И. — это визуальный рассказ, но не о повседневных событиях, а об уникальных, чудесных, в том или ином смысле значимых для всего человечества. Поэтому в ней не место ничему случайному, мелочному, преходящему; это обобщенный, лаконичный образ. Более того — это вневременной эйдос свершившегося в истории события или конкретного исторического лица — его непреходящий лик — тот визуальный облик, в котором он был замыслен Творцом, который утратил в результате грехопадения и который должен опять обрести по воскресении из мертвых; некоторым же выдающимся подвижникам удавалось осуществить это и при жизни, преобразив свое психофизическое естество в процессе подвижнической жизни.

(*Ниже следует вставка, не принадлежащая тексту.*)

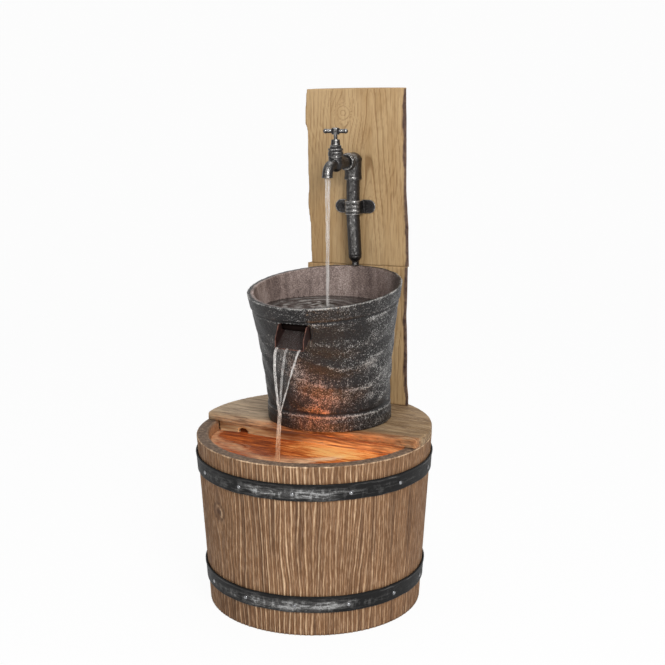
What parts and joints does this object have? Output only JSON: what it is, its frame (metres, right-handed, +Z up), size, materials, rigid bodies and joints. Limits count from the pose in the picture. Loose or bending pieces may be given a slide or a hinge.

И. — это отпечаток Божественной печати на судьбах человечества. И этой Печатью в пределе, в самой главной И. явился вочеловечившийся Бог Слово; поэтому И. — Его отпечаток, материализованная копия Его лика. Отсюда особый иллюзионизм и даже, сказали бы мы теперь, — фотографичность иконы, ибо в ней, по убеждению отцов Церкви, — залог и свидетельство реальности и истинности божественного воплощения. В определении VII Вселенского собора записано, что он утверждает древнюю традицию делать живописные изображения Иисуса Христа, ибо это «служит подтверждением того, что Бог Слово истинно, а не призрачно вочеловечился». Икона выступает здесь в роли зеркала или документальной фотографии, запечатлевающих только материальные объекты: если есть отражение в зеркале или какой-либо иной отпечаток, то, следовательно, реально существует или существовал сам материальный объект — в данном случае — человек во плоти Иисус Христос.